Bowling Green Mun. Utilities v. Thomasson Lumber Co., 902 F. Supp. 134 (W.D. Ky. 1995)

U.S. District Court for the Western District of Kentucky - 902 F. Supp. 134 (W.D. Ky. 1995)
October 11, 1995

902 F. Supp. 134 (1995)

THOMASSON LUMBER CO., et al., Defendants.

Civ. A. No. C94-105-BG(H).

United States District Court, W.D. Kentucky.

October 11, 1995.

*135 Timothy L. Mauldin, George E. Strickler, Jr., Bell, Orr, Ayers & Moore, Bowling Green, Kentucky, for Bowling Green Mun. Utilities.

Christopher P. O'Bryan, Louisville, Kentucky, T. Gregory Slother, Peachtree City, Georgia, for Thomasson Lumber Company.

Thomas N. Kerrick, Campbell, Kerrick & Grise, Bowling Green, Kentucky, for Olon Belcher.


HEYBURN, District Judge.

This matter is before the Court on the motion of Defendants, Thomasson Lumber Company and Olin Belcher d/b/a Olin Belcher Lumber Company, to dismiss Plaintiff's tort claims as a matter of law. Plaintiff, Bowling Green Municipal Utilities, purchased several hundred allegedly defective utility poles from Defendant Thomasson. Plaintiff's complaint seeks recovery in both tort and contract for the defective goods. Defendants assert that the Court must dismiss Plaintiff's tort claims because they are barred by the "economic loss rule," which precludes recovery in tort for economic losses sustained by a commercial buyer.

Being reluctant to predict whether Kentucky courts would apply the economic loss rule to the specific facts of this case, the Court certified the question to the Kentucky Supreme Court, which declined to hear the matter. Accordingly, the Court must undertake its own analysis. In a diversity action, this Court must follow the principles enunciated *136 by Kentucky's highest court. National Union Fire Ins. Co. v. Watts, 963 F.2d 148, 150 (6th Cir. 1992). Where Kentucky courts have not decided the precise issue at hand, this Court must determine the path that the state would likely follow. Overstreet v. Norden Lab, 669 F.2d 1286, 1290 (6th Cir.1982).


Between June 6, 1989, and July 25, 1990, Thomasson manufactured, sold and delivered 343 wooden utility poles to Plaintiff. At some point prior to shipment Olin Belcher treated the poles with a wood preservative, copper napthenate. Plaintiff installed the wooden poles throughout its district and attached electric transformers, conductors and power lines to them. Sometime later, according to Plaintiff, it discovered that the copper napthenate treatment had failed to penetrate sufficiently the wood. The utility poles became decayed and weakened. Several poles collapsed and others were crushed by attached transformer banks. Plaintiff seeks to recover compensatory and economic damages to pay for the identification, removal, and replacement of the defective utility poles.


Tort and contract law occupy two separate and distinct fields. Detroit Edison Co. v. NABCO, Inc., 35 F.3d 236, 239 (6th Cir.1994).

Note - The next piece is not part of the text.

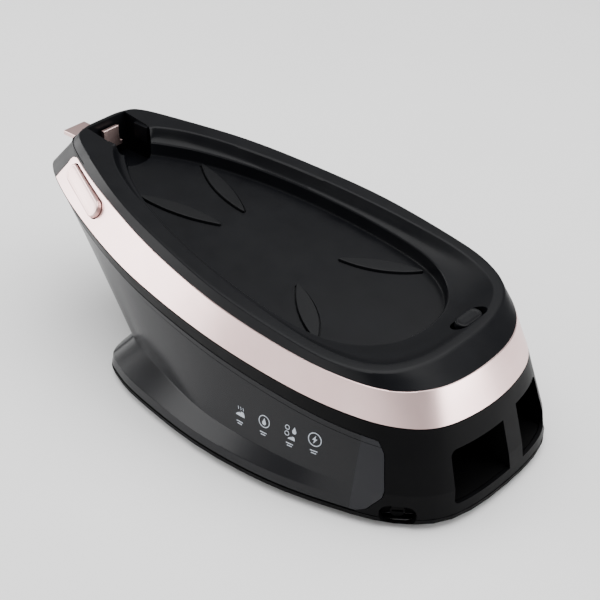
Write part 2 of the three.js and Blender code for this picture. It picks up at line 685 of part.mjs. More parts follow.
// Vibration pump: body with its two ports, and the coil round it
const pumpBody = () => joined(
  barrel(PUMP.x, PUMP.end, PUMP.y, PUMP.z, 10, 24),
  barrel(PUMP.x - 6, PUMP.x + 1, PUMP.y, PUMP.z, 3.2, 14),
  barrel(PUMP.end - 1, PUMP.end + 4, PUMP.y, PUMP.z, 3.2, 14),
);
const pumpCoil = () => barrel(PUMP.x + 9, PUMP.x + 31, PUMP.y, PUMP.z, 16.6, 28)
  .subtract(barrel(PUMP.x, PUMP.end, PUMP.y, PUMP.z, 10.3, 24));
const suctionHose = () => solid(hose([
  [-43.6, 0, OUTLET_HEIGHT], [-39, 0, OUTLET_HEIGHT], [-33, -26, 16], [-22, -44, 14],
  [14, -48.6, 13.5], [42, -42, 24], [50, PUMP.y - 1, PUMP.z], [PUMP.x - 6.4, PUMP.y, PUMP.z],
], 2.6, 8, 28));
const pressureHose = () => solid(hose([
  [PUMP.end + 4.4, PUMP.y, PUMP.z], [PUMP.end + 7, PUMP.y, PUMP.z], [114, -24, 44], [108, -16, 55],
  [94, -9, 57], [76, -8, 49], [66, -8, 43.4], [BOILER.x + BOILER.radius + 6.6, -8, 43],
], 2.4, 8, 24));

// Electric steam valve: brass block with its coil on top, and the pipe towards the hose gland
const steamValve = () => joined(
  block([69, 12, 14], [97, 36, 26]),
  post(83, 24, 25, 50, 9, 24),
  barrel(96, 103, 24, 20, 3.4, 14),
);
const controlBoard = () => joined(
  block([-27, 50.2, 14], [55, 51.8, 60]),
  block([-21, 46.6, 42], [-3, 50.6, 57]),
  block([42, 46.6, 22], [52, 50.6, 44]),
);
const terminalBlock = () => block([84, 39.5, 8.4], [97, 52.8, 22])
  .subtract(block([80, 42, 14], [100, 45, 30]))
  .subtract(block([80, 47.5, 14], [100, 50.5, 30]));

// Sheet under the rest that keeps its heat off the works
const heatShield = () => loft([
  wellRing("wellLedge", 9, -FLOOR_DEPTH - 6.4),
  wellRing("wellLedge", 9, -FLOOR_DEPTH - 5.6),
]).intersect(block([-84, -50, 40], [100, 50, 130]));

// Drain plug with a coin slot, its seal and the tube from the boiler's lowest point
const drainPlug = () => placed(barAlong(4.6, 3, -3.6), DRAIN_FRAME)
  .add(placed(barAlong(2.6, 6, -5.5), DRAIN_FRAME))
  .subtract(placed(new THREE.BoxGeometry(7, 1.4, 2.4).translate(0, 0, -4), DRAIN_FRAME));
const drainSeal = () => placed(barAlong(4.3, 0.2, -6.7), DRAIN_FRAME)
  .subtract(placed(barAlong(3, 6, -4), DRAIN_FRAME));
const drainTube = () => solid(hose([
  [BOILER.x - 1, 0, 10.4], [BOILER.x + 6, -1, 10.4], [60, -14, 10.2], [110, -30, 10.2], [138, -50, 10.2],
  [149, -57.2, 10.4], [153.2, -59.6, 10.4],
], 1.6, 6, 24)).add(post(BOILER.x, 0, 10, 12.1, 1.6, 12));

const shell = outerShell();
const PARTS = {
  top_tray: [topTray(), "black"],
  rest_pad: [restPads(), "silicone"],
  trim_band: [trimBand(), "roseGold"],
  carry_lock_slider: [carryLockSlider(), "roseGoldButton"],
  heel_catch: [heelCatch(), "blackGloss"],
  heel_catch_spring: [catchSpring(), "steel"],
  release_button: [releaseButton(), "roseGoldButton"],
  button_spring: [buttonSpring(), "steel"],
  tank_latch: [tankLatch(), "white"],
  water_tank: [waterTank(), "smoked"],
  tank_lid: [tankLid(), "smoked"],
  tank_filler_cap: [fillerCap(), "rubber"],
  tank_outlet_valve: [outletValve(), "silicone"],
  dock_seal: [dockSeal(), "silicone"],
  dock_spigot: [dockSpigot(), "white"],
  housing_deck: [shell.deck, "black"],
  rear_housing: [shell.rear, "black"],
  base_pan: [basePan(), "black"],
  inner_frame: [innerFrame(), "white"],
  storage_liner: [storageLiner(), "black"],
  boiler_lower: [boilerLower(), "aluminium"],
  boiler_upper: [boilerUpper(), "aluminium"],
  boiler_gasket: [boilerGasket(), "silicone"],
  heating_element: [heatingElement(), "steel"],
  thermostat: [thermostat(), "white"],
  thermal_fuse: [thermalFuse(), "steel"],
  pump_body: [pumpBody(), "white"],
  pump_coil: [pumpCoil(), "copper"],
  suction_hose: [suctionHose(), "silicone"],
  pressure_hose: [pressureHose(), "silicone"],
  steam_valve: [steamValve(), "brass"],
  steam_hose_gland: [glandOf(HOSE_BAY, 4.2), "rubber"],
  mains_gland: [glandOf(MAINS_BAY, 3.4), "rubber"],
  control_board: [controlBoard(), "board"],
  terminal_block: [terminalBlock(), "white"],
  drain_plug: [drainPlug(), "black"],
  drain_seal: [drainSeal(), "silicone"],
  drain_tube: [drainTube(), "silicone"],
  heat_shield: [heatShield(), "aluminium"],
  foot: [FOOT_SPOTS.map(foot), "rubber"],
  base_screw: [SCREW_SPOTS.map(baseScrew), "steel"],
};

const station = new THREE.Group();
station.name = "steam_iron_station";
function addPiece(name, body, material) {
  const piece = new THREE.Mesh(geometryOf(body).translate(CENTRING, 0, 0), MATERIAL[material].clone());
  piece.name = name;
  piece.material.name = material;
  station.add(piece);
}
for (const [name, [made, material]] of Object.entries(PARTS)) {
  const copies = Array.isArray(made) ? made : [made];
  copies.forEach((body, i) => addPiece(copies.length > 1 ? `${name}_${i + 1}` : name, body, material));
}

export default station;
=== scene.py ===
"""Looks of the base station of a steam iron. Metres in Blender; the helpers below take millimetres."""
import math

import bmesh
import bpy
import numpy as np
from mathutils import Matrix, Vector


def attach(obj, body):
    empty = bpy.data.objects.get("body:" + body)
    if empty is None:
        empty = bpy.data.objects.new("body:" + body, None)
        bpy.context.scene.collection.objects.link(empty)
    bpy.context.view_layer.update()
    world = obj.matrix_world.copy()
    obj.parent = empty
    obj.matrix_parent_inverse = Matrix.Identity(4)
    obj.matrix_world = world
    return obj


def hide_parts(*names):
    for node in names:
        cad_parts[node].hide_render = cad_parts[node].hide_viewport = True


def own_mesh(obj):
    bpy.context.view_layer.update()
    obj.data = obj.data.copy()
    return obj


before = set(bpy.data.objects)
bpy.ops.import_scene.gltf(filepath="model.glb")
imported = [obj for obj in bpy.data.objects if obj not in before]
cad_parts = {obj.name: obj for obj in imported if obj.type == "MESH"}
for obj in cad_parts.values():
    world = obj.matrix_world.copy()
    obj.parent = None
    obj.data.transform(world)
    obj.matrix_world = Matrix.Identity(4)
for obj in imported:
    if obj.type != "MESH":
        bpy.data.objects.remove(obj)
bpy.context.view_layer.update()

MM = 0.001
GAP = 0.3
WALL = 2.5
CENTRING = 5.0  # the outlines below are moved by this much along x at the end
STEPS = 8  # points per span of an outline
FAR = 400.0

# ------------------------------------------------------------------ camera
AIM = Vector((-0.04035, 0.07205, 0.0))
AZIMUTH, ELEVATION, DISTANCE = math.radians(42.014), math.radians(33.933), 1.0717
SENSOR, LENS = 36, 86.4
back = Vector((
    math.cos(ELEVATION) * math.sin(AZIMUTH),
    -math.cos(ELEVATION) * math.cos(AZIMUTH),
    math.sin(ELEVATION),
))
cam_data = bpy.data.cameras.new("camera")
cam_data.sensor_width = SENSOR
cam_data.lens = LENS
camera = bpy.data.objects.new("camera", cam_data)
bpy.context.scene.collection.objects.link(camera)
camera.location = AIM + back * DISTANCE
camera.rotation_euler = (-back).to_track_quat("-Z", "Y").to_euler()
bpy.context.scene.camera = camera

# ------------------------------------------------------------------ outlines
PLANE = {
    "rim": (115.3, -0.124), "bandTop": (107.2, -0.124), "bandBottom": (85.7, -0.121),
    "strip": (76.0, -0.121), "crease": (25.0, 0.0), "foot": (8.0, 0.0),
}
HALF = {
    "rim": [(-168, 0), (-167, 17), (-160, 29), (-132, 42), (-87, 59), (-40, 70),
            (20, 79), (77, 79.5), (114, 75), (139, 60), (151, 33), (153.5, 0)],
    "bandTop": [(-173, 0), (-172, 18), (-167, 31), (-138, 45), (-92, 60), (-42, 72.5),
                (20, 81), (77, 80.5), (117, 74), (146, 61), (164, 36), (169, 0)],
    "bandBottom": [(-186, 0), (-186, 20), (-183, 37), (-147, 56), (-92, 74), (-43, 84),
                   (20, 89), (77, 86.5), (119, 79), (152, 65), (172, 42), (179, 0)],
    "strip": [(-184, 0), (-184, 19), (-180, 35), (-142, 54), (-90, 71.5), (-42, 82),
              (20, 87.5), (77, 86), (120, 79.5), (154, 66.5), (175, 43), (182, 0)],
    "crease": [(-84, 0), (-84, 20), (-83, 42), (-77, 64), (-60, 71), (-36, 79),
               (20, 92), (77, 92), (122, 85.5), (158, 74), (183, 48), (189, 0)],
    "foot": [(-93, 0), (-93, 26), (-92, 54), (-85, 78), (-68, 88), (-39, 95.5),
             (20, 102.5), (77, 100), (124, 89.5), (162, 74.5), (186, 48), (192, 0)],
    "wellMouth": [(-140, 0), (-138, 14), (-134, 22), (-116, 34), (-86, 46), (-40, 58),
                  (10, 66), (60, 70), (100, 69), (129, 58), (143, 34), (146, 0)],
    "wellLedge": [(-136, 0), (-134, 9), (-130, 15), (-104, 31), (-67, 45), (-28, 54),
                  (14, 59), (55, 60), (85, 56), (107, 43), (120, 23), (124, 0)],
}
TANK_END = [(138, 8), (146, 12), (154, 22), (154.5, 27), (150, 50), (146, 57)]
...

Tort law has as its purpose the protection of society's members from harm. Contract law, including the law of warranty, arises out of society's desire to ensure the performance of promises. Id.

Products liability is a specialized branch of tort law that establishes responsibilities between consumers and manufacturers. Our common law establishes these responsibilities due to the inequality in the parties' bargaining power and the impracticality of the parties negotiating their responsibilities for each transaction. Contrarily, contract law is founded upon the premise that parties of equal bargaining power negotiate the terms of an agreement and each is then entitled to the benefit of the bargain. Id.

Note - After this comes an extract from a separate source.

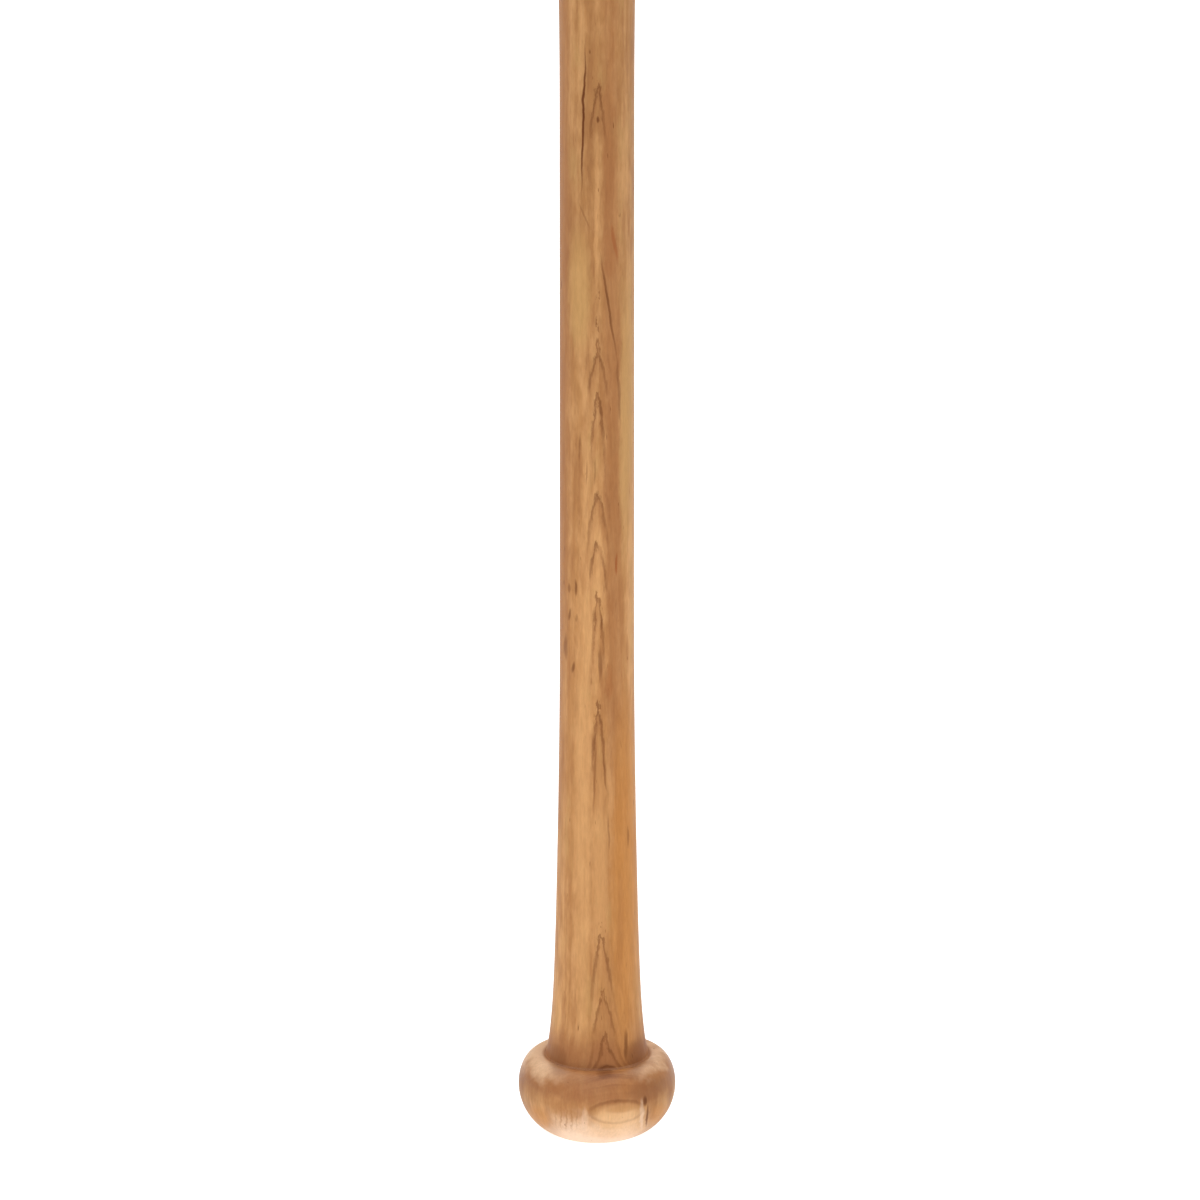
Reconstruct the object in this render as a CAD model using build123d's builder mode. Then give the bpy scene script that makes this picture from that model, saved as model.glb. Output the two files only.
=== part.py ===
from build123d import *
import os

# A wooden baseball bat, turned in one piece from a single billet.
# Millimetres. The bat stands on its knob: the origin is the centre of the knob's flat underside,
# and +Z runs up the bat's axis to the cupped barrel end.

# --- driving dimensions -------------------------------------------------------------------------

bat_length = 863.6  # 34 in
grip_diameter = 23.8  # 15/16 in, the thinnest stretch of the handle
knob_diameter = 50.4
barrel_diameter = 63.5  # 2 1/2 in

# Knob: a flat to stand on, a round side, and a shoulder that dips inward to the handle.
knob_flat_radius = 8.6
knob_widest_height = 16.8
knob_shoulder_radius = 19.1
knob_shoulder_height = 27.0

# Crease: where the handle's flare runs into the knob.
crease_radius = 16.65
crease_height = 26.5
crease_slope = -0.28  # change of the flare's radius for each mm of height

# Handle: the true cylinder between the flare and the taper.
grip_bottom = 170.0
grip_top = 345.0

# Taper: how far the straight handle and the straight barrel pull into it, as shares of its height.
taper_handle_pull = 0.50
taper_barrel_pull = 0.55

# Barrel: the true cylinder, the rounded end above it, and the cup turned into that end.
barrel_cylinder_length = 90.0
end_round_height = 28.0
end_lip_radius = 24.4
cup_diameter = 43.0
cup_depth = 19.0
cup_edge_fillet = 1.2

# --- derived sizes ------------------------------------------------------------------------------

grip_radius = grip_diameter / 2
knob_radius = knob_diameter / 2
barrel_radius = barrel_diameter / 2
cup_radius = cup_diameter / 2
barrel_top = bat_length - end_round_height
barrel_bottom = barrel_top - barrel_cylinder_length
taper_height = barrel_bottom - grip_top

# The flare as (height above the crease, radius): steep for 10 mm, then a long slow draw.
flare_shape = [(10, 14.97), (30, 13.75), (60, 12.92), (100, 12.22)]
flare_points = [(radius, crease_height + height) for height, radius in flare_shape]

# --- the bat ------------------------------------------------------------------------------------

with BuildPart() as wooden_bat:
    # Half of the outline, with the radius along X and the height along Z, closed along the axis.
    with BuildSketch(Plane.XZ):
        with BuildLine():
            # Knob: flat underside, quarter ellipse to the widest ring, quarter ellipse to the
            # shoulder, and the short dip to the crease.
            Line((0, 0), (knob_flat_radius, 0))
            EllipticalCenterArc(
                (knob_flat_radius, knob_widest_height),
                knob_radius - knob_flat_radius,
                knob_widest_height,
                start_angle=270,
                arc_size=90,
            )
            EllipticalCenterArc(
                (knob_shoulder_radius, knob_widest_height),
                knob_radius - knob_shoulder_radius,
                knob_shoulder_height - knob_widest_height,
                start_angle=0,
                arc_size=90,
            )
            TangentArc(
                (knob_shoulder_radius, knob_shoulder_height),
                (crease_radius, crease_height),
                tangent=(-1, 0),
            )
            # Handle: flare out of the crease, then the grip.
            Spline(
                (crease_radius, crease_height),
                *flare_points,
                (grip_radius, grip_bottom),
                tangents=[(crease_slope, 1), (0, 1)],
            )
            Line((grip_radius, grip_bottom), (grip_radius, grip_top))
            # Taper, and the barrel's straight side.
            Bezier(
                (grip_radius, grip_top),
                (grip_radius, grip_top + taper_handle_pull * taper_height),
                (barrel_radius, barrel_bottom - taper_barrel_pull * taper_height),
                (barrel_radius, barrel_bottom),
            )
            Line((barrel_radius, barrel_bottom), (barrel_radius, barrel_top))
            # Barrel end: quarter ellipse to the lip, the narrow lip, and the round-bottomed cup.
            EllipticalCenterArc(
                (end_lip_radius, barrel_top),
                barrel_radius - end_lip_radius,
                end_round_height,
                start_angle=0,
                arc_size=90,
            )
            Line((end_lip_radius, bat_length), (cup_radius, bat_length))
            TangentArc((0, bat_length - cup_depth), (cup_radius, bat_length), tangent=(1, 0))
            Line((0, bat_length - cup_depth), (0, 0))
        make_face()
    revolve(axis=Axis.Z)
    # Ease the corner between the lip and the cup.
    end_edges = wooden_bat.edges().filter_by(GeomType.CIRCLE).group_by(Axis.Z)[-1]
    fillet(end_edges.sort_by(SortBy.RADIUS)[0], radius=cup_edge_fillet)

wooden_bat.part.label = "wooden_bat"

os.makedirs("parts", exist_ok=True)
export_step(wooden_bat.part, "parts/wooden_bat.step")
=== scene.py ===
import math

import bpy
import numpy as np
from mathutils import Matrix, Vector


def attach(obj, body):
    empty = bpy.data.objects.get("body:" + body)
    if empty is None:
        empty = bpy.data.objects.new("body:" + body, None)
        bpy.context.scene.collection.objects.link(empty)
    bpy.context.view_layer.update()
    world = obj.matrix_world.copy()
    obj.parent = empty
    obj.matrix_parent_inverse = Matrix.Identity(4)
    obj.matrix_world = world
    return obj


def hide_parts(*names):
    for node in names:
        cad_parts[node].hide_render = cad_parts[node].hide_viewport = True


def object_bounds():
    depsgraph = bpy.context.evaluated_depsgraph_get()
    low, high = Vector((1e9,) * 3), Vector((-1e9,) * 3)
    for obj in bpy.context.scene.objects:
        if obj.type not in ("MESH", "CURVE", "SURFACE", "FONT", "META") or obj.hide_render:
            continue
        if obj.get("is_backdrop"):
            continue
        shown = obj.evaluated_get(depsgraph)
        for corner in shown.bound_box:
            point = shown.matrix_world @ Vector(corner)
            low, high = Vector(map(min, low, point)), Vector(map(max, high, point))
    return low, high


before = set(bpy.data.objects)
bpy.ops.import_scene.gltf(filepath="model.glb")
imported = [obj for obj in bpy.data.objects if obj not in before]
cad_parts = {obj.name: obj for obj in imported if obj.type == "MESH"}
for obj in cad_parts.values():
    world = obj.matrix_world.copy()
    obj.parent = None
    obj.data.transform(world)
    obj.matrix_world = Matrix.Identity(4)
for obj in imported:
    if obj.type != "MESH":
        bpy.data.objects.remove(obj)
cad_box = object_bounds()

# A one-piece wooden baseball bat standing on its knob. The CAD model's facets are about a fifth of
# a millimetre deep, so a finer mesh of the same outline stands for it, and carries the wood.
# Sizes are in millimetres. Outline sizes mean what the same names mean in the CAD source.

MM = 0.001

# --- outline sizes ------------------------------------------------------------------------------

BAT_LENGTH = 863.6
GRIP_RADIUS = 11.9
KNOB_RADIUS = 25.2
BARREL_RADIUS = 31.75
KNOB_FLAT_RADIUS = 8.6
KNOB_WIDEST_HEIGHT = 16.8
KNOB_SHOULDER_RADIUS = 19.1
KNOB_SHOULDER_HEIGHT = 27.0
CREASE_RADIUS = 16.65
CREASE_HEIGHT = 26.5
CREASE_SLOPE = -0.28  # change of the flare's radius for each mm of height
FLARE_SHAPE = [(10, 14.97), (30, 13.75), (60, 12.92), (100, 12.22)]  # height above the crease, radius
GRIP_BOTTOM = 170.0
GRIP_TOP = 345.0
TAPER_HANDLE_PULL = 0.50
TAPER_BARREL_PULL = 0.55
BARREL_CYLINDER_LENGTH = 90.0
END_ROUND_HEIGHT = 28.0
END_LIP_RADIUS = 24.4
CUP_RADIUS = 21.5
CUP_DEPTH = 19.0
CUP_EDGE_FILLET = 1.2

BARREL_TOP = BAT_LENGTH - END_ROUND_HEIGHT
BARREL_BOTTOM = BARREL_TOP - BARREL_CYLINDER_LENGTH

# --- mesh ---------------------------------------------------------------------------------------

SEGMENTS = 144
# Lengths of the steps between rows of points.
STEP_FINE = 0.35  # at the crease and the cup's edge
STEP_SHOULDER = 0.6
STEP_KNOB = 0.9
STEP_HANDLE = 2.2
STEP_BARREL = 3.0
FLARE_FOOT = 10.0  # how far up the flare the rows stay close together
TINY = 1e-6  # points closer than this are one
BOX_TOLERANCE = 0.2  # how far the turned mesh's box may be from the CAD model's, facets and all

# The bake layout is two upright strips side by side: the lower half of the bat unrolled, and the
# upper half. Each is given as shares of the layout: where it starts, and how wide it is.
LAYOUT_LOWER = (0.01, 0.35)
LAYOUT_UPPER = (0.38, 0.61)
LAYOUT_BOTTOM = 0.01
LAYOUT_TOP = 0.99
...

The otherwise distinct lines become blurred when a commercial buyer wishes to recover in tort for damages caused by a defective product when that product was purchased in a commercial transaction and the purchaser seeks to recover for damage to it alone. Through the years, courts have developed three different approaches to this dilemma. See East River S.S. Corp. v. Transamerica Delaval, 476 U.S. 858, 868-70, 106 S. Ct. 2295, 2300-02, 90 L. Ed. 2d 865 (1986). The first, and majority position, is the so called "economic loss doctrine." Its premise is that recovery for the failure of a product itself is most properly addressed in a warranty action. Id. at 868, 106 S. Ct. at 2300-01. The economic loss doctrine mandates that the contracting party seek remedy pursuant to warranty law and precludes recovery via a tort claim. Id. It is a "judicially-created doctrine that bars tort claims and limits a plaintiff's recovery to those contractual remedies provided by the Uniform Commercial Code where the suit arises out of a commercial transaction and the loss incurred is only to the product itself." Myrtle Beach Pipeline Corp. v. Emerson Elec. Co., 843 F. Supp. 1027, 1049 (D.S.C.1993).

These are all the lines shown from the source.